The Public Procurement and Concessions Commission Act which was enacted into law is actually intended to control government’s procurement and awarding of concessions. It is unique to know that Liberia is the first country to become fully compliant with the Extractive Industries Transparency Initiative (LEITI), which ensures that every payment made by natural resource firms to the Government gets published publicly.
Taking Education from Mess to Best The education system of Liberia is perhaps one of the hardest hit sectors due to the two decades long civil war. Once revered in the sub-region, our education system today has plummeted to ground zero. Besides causing a massive brain drain of trained Liberian educators, the war also led to complete destruction of school facilities and the country’s invaluable human resource capacity.

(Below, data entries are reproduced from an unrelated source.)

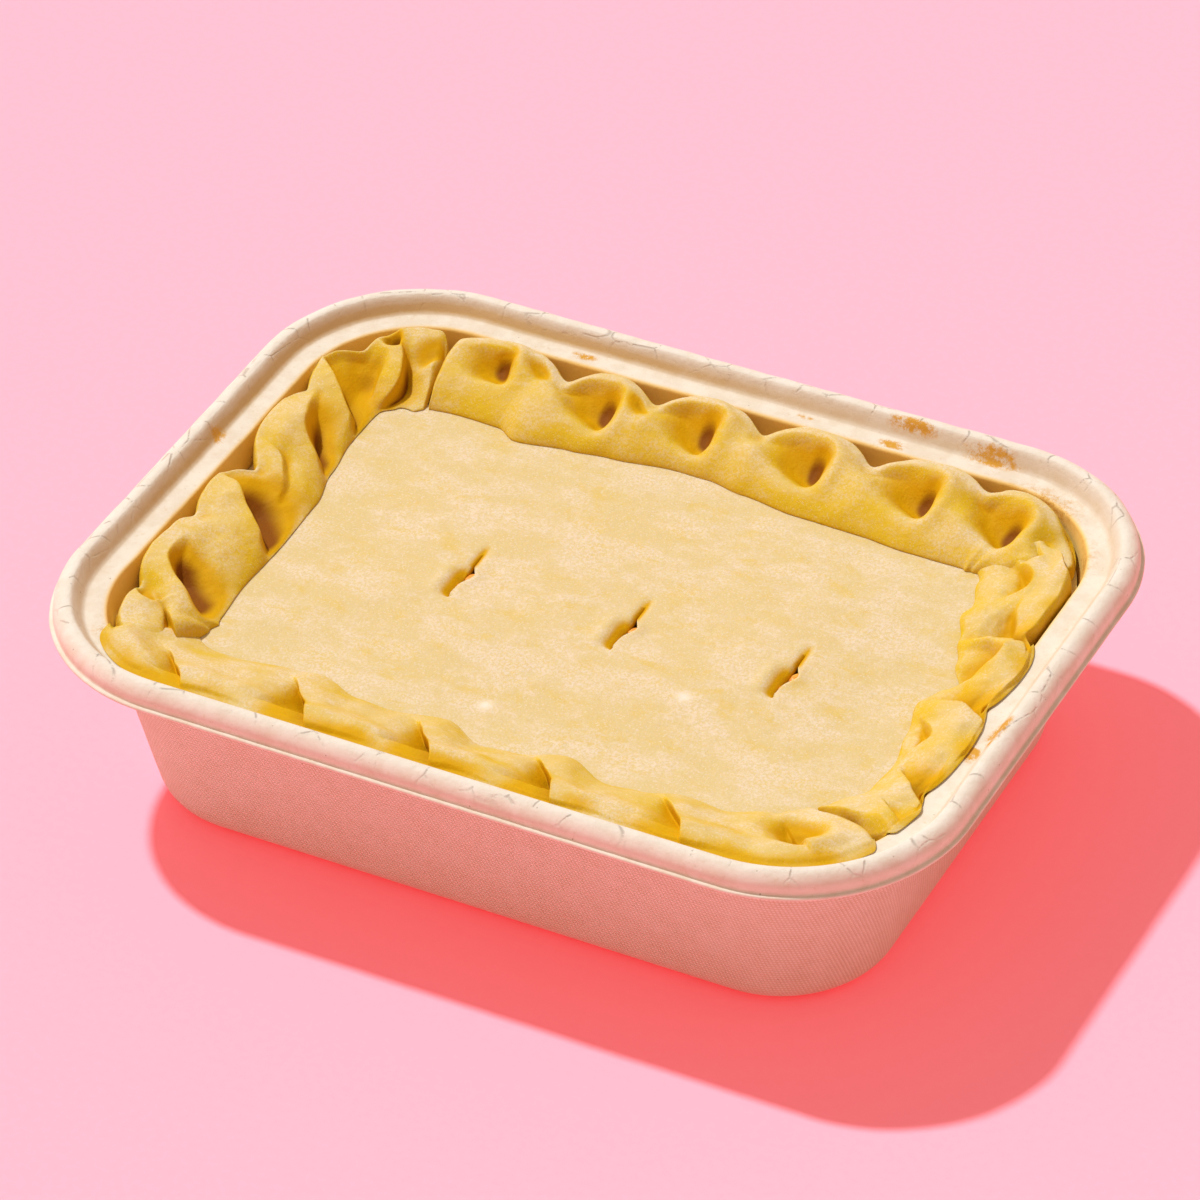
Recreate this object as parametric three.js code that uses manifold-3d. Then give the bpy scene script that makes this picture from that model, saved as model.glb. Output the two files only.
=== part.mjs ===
// A family pot pie in its moulded-fibre tray: tray, filling, pastry lid with three vent slits,
// and the thumb-crimped edge in four runs. Millimetres, +Z up. The origin is under the middle
// of the tray, on the surface it stands on, and +X runs along the tray's long side.
import * as THREE from "three";
import { mergeVertices } from "three/addons/utils/BufferGeometryUtils.js";
import Module from "manifold-3d";

// Tray outlines: length along X, width along Y, corner radius.
const rimOutline = { length: 230, width: 174, radius: 43 };
const baseOutline = { length: 186, width: 133, radius: 27 };
const trayHeight = 55.5;
const fibreThickness = 1.4;
const baseFillet = 5;
const smallestRadius = 4;

// Rim section: distances in from the outer edge, and drops below the crest of the bead.
const lipReach = 1;
const lipDrop = 4.7;
const lipThickness = 0.9;
const beadRadius = 3.4;
const beadHalfTurns = 0.7;
const slopeEnd = 8.2;
const shelfDrop = 4.3;
const wallInset = 13.6;

// Contents. Touching pieces keep the clearance between them.
const clearance = 0.35;
const lidTop = 44;
const lidThickness = 3;
const lidRise = 1.5;
const lidEdgeRound = 1;
const crownStart = 22;
const crownEnd = 62;

// Vent slits: cut across the tray's long side, in a row along it.
const slitLength = 17;
const slitWidth = 2.6;
const slitPlaces = [[-34, -4], [10, -5.5], [51.5, -5.5]];

// Crimped edge. Distances run anticlockwise along the tray's wall from the middle of the front.
// A thumb press dents the roll and pushes its outer edge out to the wall. The side that the
// thumb pushed towards is steep: hand is 1 where that is the way that distances grow.
const crimpRuns = [
  {
    name: "crimp_front",
    from: -96, to: 104, width: 18, height: 8, hand: 1,
    thumbs: [-78, -48, -19, 11, 43, 76],
  },
  {
    name: "crimp_right",
    from: 104.6, to: 228, width: 17, height: 8.2, hand: -1,
    thumbs: [125, 148, 174, 201, 221],
  },
  {
    name: "crimp_back",
    from: 228.6, to: 396, width: 22.5, height: 9.4, hand: -1,
    thumbs: [245, 268, 297, 326, 354, 381],
  },
  {
    name: "crimp_left",
    from: 396.6, to: 544, width: 21, height: 9, hand: 1,
    thumbs: [409, 430, 455, 488, 514, 535],
  },
];
const crimpStep = 3.2;
const crimpSides = 14;
const crimpFlatness = 0.8;
const crimpFoot = 0.35;
const crimpEndSize = 0.7;
const endTaper = 4;
const thumbDepth = 0.72;
const thumbMiddle = 0.4;
const thumbSpread = 0.25;
const thumbReachGentle = 9;
const thumbReachSteep = 6;
const thumbSlant = 7;
const scallopDepth = 3.2;

const pastryColour = 0xedcb84;
const fibreColour = 0xe2c8a4;
const fillingColour = 0xc8701c;

// How finely the curves are drawn.
const cornerSteps = 7;
const filletSteps = 4;
const beadSteps = 7;
const crownSteps = 5;
const slitSteps = 6;

function lerp(a, b, t) {
  return a + (b - a) * t;
}

function shrink(outline, inset) {
  return {
    length: outline.length - 2 * inset,
    width: outline.width - 2 * inset,
    radius: Math.max(outline.radius - inset, smallestRadius),
  };
}

// The tray's outer wall tapers in a straight line from under the shelf to the base.
const shelfUnderside = trayHeight - shelfDrop - fibreThickness;
const wallTopOutline = shrink(rimOutline, wallInset - fibreThickness);

function wallOutside(z) {
  const t = z / shelfUnderside;
  return {
    length: lerp(baseOutline.length, wallTopOutline.length, t),
    width: lerp(baseOutline.width, wallTopOutline.width, t),
    radius: lerp(baseOutline.radius, wallTopOutline.radius, t),
  };
}

function wallInside(z) {
  return shrink(wallOutside(z), fibreThickness);
}

// A level loop round a rounded rectangle, anticlockwise seen from above.
function outlineLoop(outline, z) {
  const loop = [];
  const cx = outline.length / 2 - outline.radius;
  const cy = outline.width / 2 - outline.radius;
  const corners = [[cx, cy], [-cx, cy], [-cx, -cy], [cx, -cy]];
  corners.forEach(([x, y], corner) => {
    for (let i = 0; i <= cornerSteps; i += 1) {
      const angle = ((corner + i / cornerSteps) * Math.PI) / 2;
      const dx = outline.radius * Math.cos(angle);
      const dy = outline.radius * Math.sin(angle);
      loop.push(new THREE.Vector3(x + dx, y + dy, z));
    }
  });
  return loop;
}

// Joins loops of equal count into one closed body: quads between neighbours and a fan at each
// end. A loop turns anticlockwise seen from the far end of the body.
function skin(loops) {
  const count = loops[0].length;
  const points = loops.flat();
  const faces = [];
  for (let row = 0; row < loops.length - 1; row += 1) {
    for (let i = 0; i < count; i += 1) {
      const a = row * count + i;
      const b = row * count + ((i + 1) % count);
      faces.push(a, b, b + count, a, b + count, a + count);
    }
  }
  const ends = [loops[0], loops[loops.length - 1]];
  ends.forEach((loop, end) => {
    const hub = points.length;
    const first = end * (loops.length - 1) * count;
    const middle = new THREE.Vector3();
    loop.forEach((point) => middle.addScaledVector(point, 1 / count));
    points.push(middle);
    for (let i = 0; i < count; i += 1) {
      const a = first + i;
      const b = first + ((i + 1) % count);
      faces.push(...(end === 0 ? [hub, b, a] : [hub, a, b]));
    }
  });
  const geometry = new THREE.BufferGeometry().setFromPoints(points);
  geometry.setIndex(faces);
  return geometry;
}

// Rounds a corner between two level loops: steps of inset and rise along a quarter circle.
function quarterCircle(radius, steps) {
  const places = [];
  for (let i = 0; i <= steps; i += 1) {
    const angle = (i / steps) * (Math.PI / 2);
    places.push({ inset: radius * (1 - Math.sin(angle)), rise: radius * (1 - Math.cos(angle)) });
  }
  return places;
}

function trayGeometry() {
  const rimLoop = (inset, drop) => outlineLoop(shrink(rimOutline, inset), trayHeight - drop);
  const beadMiddle = lipReach + beadRadius;
  const loops = [];

  for (const { inset, rise } of quarterCircle(baseFillet, filletSteps)) {
    loops.push(outlineLoop(shrink(wallOutside(rise), inset), rise));
  }
  loops.push(outlineLoop(wallTopOutline, shelfUnderside));

  // Underside of the rim, from the wall out to the lip.
  loops.push(rimLoop(slopeEnd - fibreThickness, shelfDrop + fibreThickness));
  loops.push(rimLoop(beadMiddle, fibreThickness));
  loops.push(rimLoop(lipReach + fibreThickness, beadRadius));
  loops.push(rimLoop(lipReach + fibreThickness, lipDrop + lipThickness));
  loops.push(rimLoop(0, lipDrop + lipThickness));

  // Outside and top of the rim, from the lip in to the wall.
  loops.push(rimLoop(0, lipDrop));
  loops.push(rimLoop(lipReach, lipDrop));
  for (let i = 0; i <= beadSteps; i += 1) {
    const angle = (i / beadSteps) * beadHalfTurns * Math.PI;
    const inset = beadMiddle - beadRadius * Math.cos(angle);
    loops.push(rimLoop(inset, beadRadius * (1 - Math.sin(angle))));
  }
  loops.push(rimLoop(slopeEnd, shelfDrop));
  loops.push(rimLoop(wallInset, shelfDrop));

  // Inside of the wall, down to the floor.
  for (const { inset, rise } of quarterCircle(baseFillet - fibreThickness, filletSteps - 1).reverse()) {
    const z = fibreThickness + rise;
    loops.push(outlineLoop(shrink(wallInside(z), inset), z));
  }
  return skin(loops);
}

function fillingGeometry() {
  const loops = [];
  for (const { inset, rise } of quarterCircle(baseFillet, filletSteps - 1)) {
    const z = fibreThickness + clearance + rise;
    loops.push(outlineLoop(shrink(wallInside(z), clearance + inset), z));
  }
  const top = lidTop - lidThickness - clearance;
  loops.push(outlineLoop(shrink(wallInside(top), clearance), top));
  return skin(loops);
}

// The lid is level under the crimped edge and crowned in the open middle.
function lidHeight(inset) {
  return lidTop + lidRise * THREE.MathUtils.smoothstep(inset, crownStart, crownEnd);
}

async function lidGeometry() {
  const outline = shrink(wallInside(lidTop - lidThickness), clearance);
  const loops = [];
  loops.push(outlineLoop(outline, lidTop - lidThickness));
  loops.push(outlineLoop(outline, lidTop - lidEdgeRound));
  loops.push(outlineLoop(shrink(outline, lidEdgeRound), lidTop));
  for (let i = 0; i <= crownSteps; i += 1) {
    const inset = lerp(crownStart, crownEnd, i / crownSteps);
    loops.push(outlineLoop(shrink(outline, inset), lidHeight(inset)));
  }
  return cut(skin(loops), slitPlaces.map(slitCutter));
}

// A slit is pointed at both ends and widest in the middle.
function slitCutter([x, y]) {
  const half = slitLength / 2;
  const shape = new THREE.Shape();
  shape.moveTo(0, -half);
  shape.quadraticCurveTo(slitWidth, 0, 0, half);
  shape.quadraticCurveTo(-slitWidth, 0, 0, -half);
  const depth = 4 * lidThickness;
  const geometry = new THREE.ExtrudeGeometry(shape, { depth, bevelEnabled: false, curveSegments: slitSteps });
  return geometry.translate(x, y, lidTop - 2 * lidThickness);
}

async function cut(geometry, cutters) {
  const library = await Module();
  library.setup();
  const solid = (source) => {
    const bare = source.clone();
    bare.deleteAttribute("normal");
    bare.deleteAttribute("uv");
    const merged = mergeVertices(bare);
    const vertProperties = new Float32Array(merged.attributes.position.array);
    const triVerts = new Uint32Array(merged.index.array);
    return new library.Manifold(new library.Mesh({ numProp: 3, vertProperties, triVerts }));
  };
  let body = solid(geometry);
  for (const cutter of cutters) {
    body = body.subtract(solid(cutter));
  }
  const mesh = body.getMesh();
  const result = new THREE.BufferGeometry();
  result.setAttribute("position", new THREE.BufferAttribute(mesh.vertProperties, 3));
  result.setIndex(Array.from(mesh.triVerts));
  return result;
}

// Crimps follow the wall at the height of the lid's top and lean out with its draft.
const crimpOutline = wallInside(lidTop);
const wallDraft = (wallTopOutline.width - baseOutline.width) / 2 / shelfUnderside;

// The point at a distance along the wall, moved in by inset: a straight side or a corner arc.
function wallPoint(distance, inset, z) {
  const { length, width, radius } = crimpOutline;
  const arc = (radius * Math.PI) / 2;
  const sides = [length - 2 * radius, width - 2 * radius];
  const perimeter = 2 * (sides[0] + sides[1]) + 4 * arc;
  let left = (distance + sides[0] / 2 + perimeter) % perimeter;
  let side = 0;
  while (left > sides[side % 2] + arc) {
    left -= sides[side % 2] + arc;
    side += 1;
  }
  const along = Math.min(left, sides[side % 2]);
  const turn = (left - along) / radius;
  const reach = radius - inset + wallDraft * (z - lidTop);
  const x = along - sides[side % 2] / 2 + reach * Math.sin(turn);
  const y = -sides[(side + 1) % 2] / 2 - reach * Math.cos(turn);
  return new THREE.Vector3(x, y, z).applyAxisAngle(new THREE.Vector3(0, 0, 1), (side * Math.PI) / 2);
}

// How strongly the nearest thumb press acts at a distance along the wall, from 0 to 1.
function thumbPress(run, distance) {
  const strengths = run.thumbs.map((thumb) => {
    const steep = (distance - thumb) * run.hand > 0;
    const reach = steep ? thumbReachSteep : thumbReachGentle;
    return Math.exp(-(((distance - thumb) / reach) ** 2));
  });
  return Math.max(...strengths);
}

// A closed section of the roll: a flattened oval, lowered in its middle by the thumb presses,
// which slant along the run, and drawn back from the wall between them.
function crimpSection(run, distance) {
  const fromEnd = Math.min(distance - run.from, run.to - distance);
  const size = lerp(crimpEndSize, 1, Math.sqrt(Math.min(fromEnd / endTaper, 1)));
  const draw = scallopDepth * (1 - thumbPress(run, distance));
  const bottom = lidTop + clearance;
  const height = run.height * size;
  const loop = [];
  for (let i = 0; i < crimpSides; i += 1) {
    const angle = (-2 * Math.PI * i) / crimpSides;
    const across = (1 - Math.cos(angle)) / 2;
    const press = thumbPress(run, distance + thumbSlant * run.hand * (thumbMiddle - across));
    const dent = thumbDepth * press * Math.exp(-(((across - thumbMiddle) / thumbSpread) ** 2));
    const lift = Math.abs(Math.sin(angle)) ** crimpFlatness;
    const onTop = Math.sin(angle) > 0;
    const rise = onTop ? lerp(crimpFoot, 1, lift * (1 - dent)) : crimpFoot * (1 - lift);
    const inset = 2 * clearance + lerp(draw, run.width * size, across);
    loop.push(wallPoint(distance, inset, bottom + height * rise));
  }
  return loop;
}

function crimpGeometry(run) {
  const steps = Math.round((run.to - run.from) / crimpStep);
  const loops = [];
  for (let i = 0; i <= steps; i += 1) {
    loops.push(crimpSection(run, lerp(run.from, run.to, i / steps)));
  }
  return skin(loops);
}

function named(name, geometry, color, roughness) {
  const material = new THREE.MeshStandardMaterial({ color, roughness, metalness: 0 });
  const mesh = new THREE.Mesh(geometry, material);
  mesh.name = name;
  return mesh;
}

const pie = new THREE.Group();
pie.add(named("tray", trayGeometry(), fibreColour, 0.85));
pie.add(named("filling", fillingGeometry(), fillingColour, 0.5));
pie.add(named("pastry_lid", await lidGeometry(), pastryColour, 0.75));
for (const run of crimpRuns) {
  pie.add(named(run.name, crimpGeometry(run), pastryColour, 0.75));
}

export default pie;
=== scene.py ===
import math
from itertools import product

import bpy
import numpy as np
from mathutils import Matrix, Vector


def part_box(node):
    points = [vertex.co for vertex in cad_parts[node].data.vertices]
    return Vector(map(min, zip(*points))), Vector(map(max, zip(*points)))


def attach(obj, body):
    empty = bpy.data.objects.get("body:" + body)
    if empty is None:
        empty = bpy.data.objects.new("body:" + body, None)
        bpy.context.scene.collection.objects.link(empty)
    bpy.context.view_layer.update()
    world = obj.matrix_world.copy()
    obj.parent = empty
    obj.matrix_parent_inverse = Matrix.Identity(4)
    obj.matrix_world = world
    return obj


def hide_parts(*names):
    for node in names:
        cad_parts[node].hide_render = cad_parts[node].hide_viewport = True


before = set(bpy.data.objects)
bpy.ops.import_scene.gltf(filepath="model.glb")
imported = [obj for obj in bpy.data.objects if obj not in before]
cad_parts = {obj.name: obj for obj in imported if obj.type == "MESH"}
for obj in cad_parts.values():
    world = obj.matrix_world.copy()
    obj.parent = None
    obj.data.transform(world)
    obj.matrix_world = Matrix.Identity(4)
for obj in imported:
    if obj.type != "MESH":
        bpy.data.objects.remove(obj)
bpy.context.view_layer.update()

# Every shape below is worked out in millimetres and stored in metres.
MM = 0.001

# The view: seen from the front right, from above.
VIEW_AZIMUTH = 28.30
VIEW_ELEVATION = 38.0
VIEW_ROLL = -1.90
VIEW_DISTANCE = 1.4967
VIEW_TARGET = (0.0053, -0.0092, 0.0529)
VIEW_LENS = 195.05

# Tray: its outer sizes come from the construction model. The floor's innermost ring lies
# FLOOR_RING in from the wall. The stations are those along a long leg, a short leg and a corner.
TRAY_LOW, TRAY_HIGH = (np.array(corner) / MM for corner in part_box("tray"))
RIM_LENGTH, RIM_WIDTH, TRAY_HEIGHT = TRAY_HIGH - TRAY_LOW
RIM_RADIUS = 43.0
BASE_LENGTH = 186.0
BASE_WIDTH = 133.0
BASE_RADIUS = 27.0
BASE_FILLET = 5.0
FLOOR_RING = 60.0
FIBRE = 1.4
TRAY_STATIONS = (130, 90, 66)

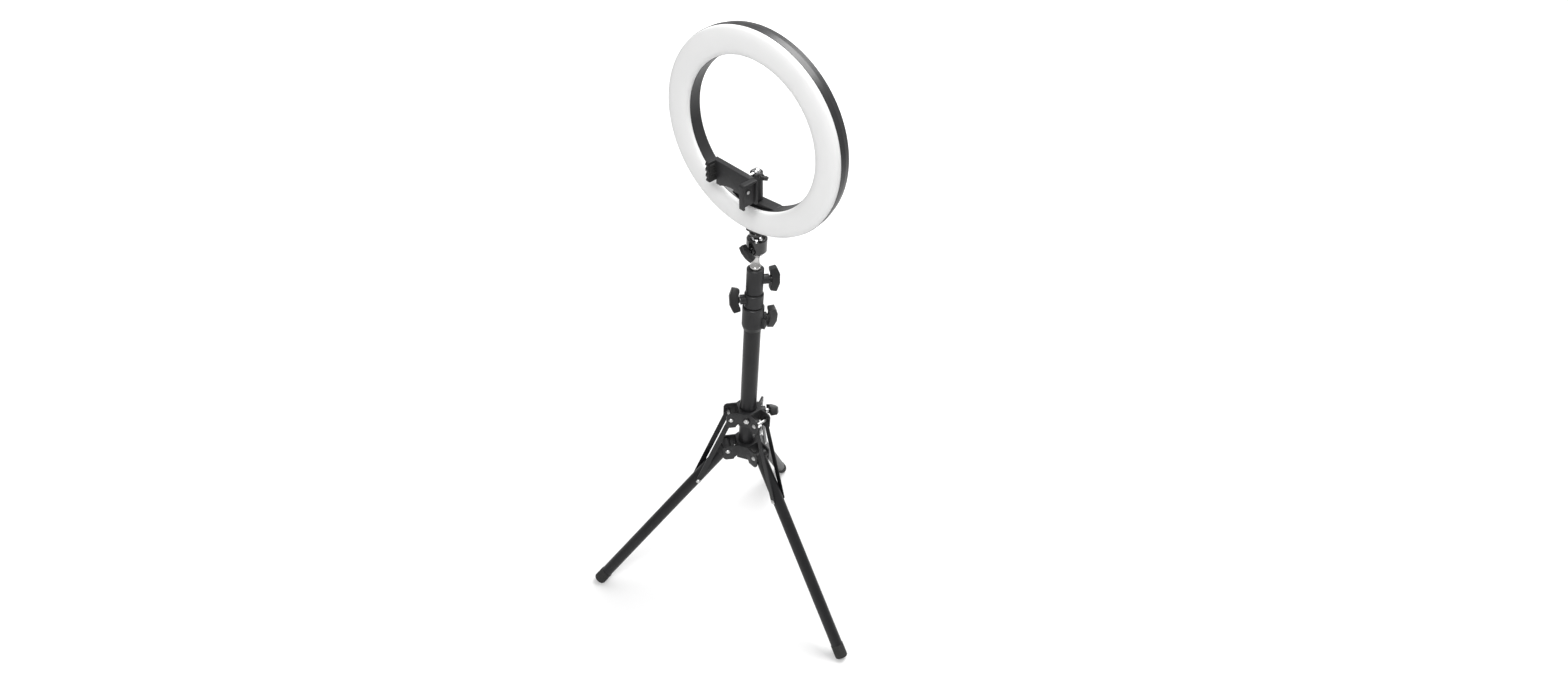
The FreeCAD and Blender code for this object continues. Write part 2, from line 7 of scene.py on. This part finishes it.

The focus of the Sirleaf administration, from the get-go, has been to reverse the ugly trend. There have been some significant improvements in the sector thus. Already, there is an exodus of teachers from private to public school due to attractive salary packages from government. Presently, the least paid classroom teacher earns a monthly salary of L$18,000 (US$ 240.00), while a Master degree holder earns L$46,000(US$600.00) monthly, excluding other benefits. There has also been reform in the educational system to ensure its relevance to the needs of the nation as well as ensuring a healthy and safe working environment including adequate furnishing and instructional materials for all schools. The girl child education also remains a special priority for the President who is working tirelessly to ensure that all Liberians receive the benefit of a good education system.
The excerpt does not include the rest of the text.